Other countries have come to appreciate this logic. The new South African Constitution and Israeli rights-protecting systems emulate ours in their institutional framework. Canada's system of rights protection has become an integral part of legal practice in many countries, especially where the legal system builds on a foundation of British law.

Mr. Trudeau's amendments reoriented Canadian constitutionalism to the basic principles of liberal democracy, adapted to the multicultural, pluralistic, and often divided nation state. The principles offer a mode of reasoning, not easy answers. They supersede the tendency of legislatures to perpetuate the majority's culture, tradition and morality. The Supreme Court no longer engages in a dry parsing of the Constitution's text, as if the words contain the authoritative answer to current questions its authors couldn't have imagined.

There are strong indications that the Trudeau legal legacy will endure. After retirement, Mr. Trudeau emerged from private life twice to protect that legacy from changes that he believed would undermine the core principles of the modern constitutional state in Canada. His arguments proved persuasive.

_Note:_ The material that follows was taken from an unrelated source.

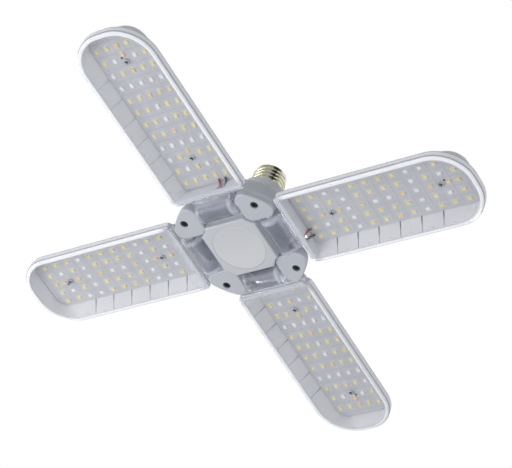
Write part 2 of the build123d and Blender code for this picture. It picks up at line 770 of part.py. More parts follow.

The constitutional system that we now enjoy reflects Mr. Trudeau's idea of the relationship between the individual, the group, and the state. He offered us the opportunity to build our lives as free and equal individuals, in the communities we choose, in a state that must respect both our individuality and our identities. His impassioned commitment to an organic constitutionalism based on liberty, equality and human dignity is ingrained in our society.
Lorraine Weinrib is a law professor at the University of Toronto.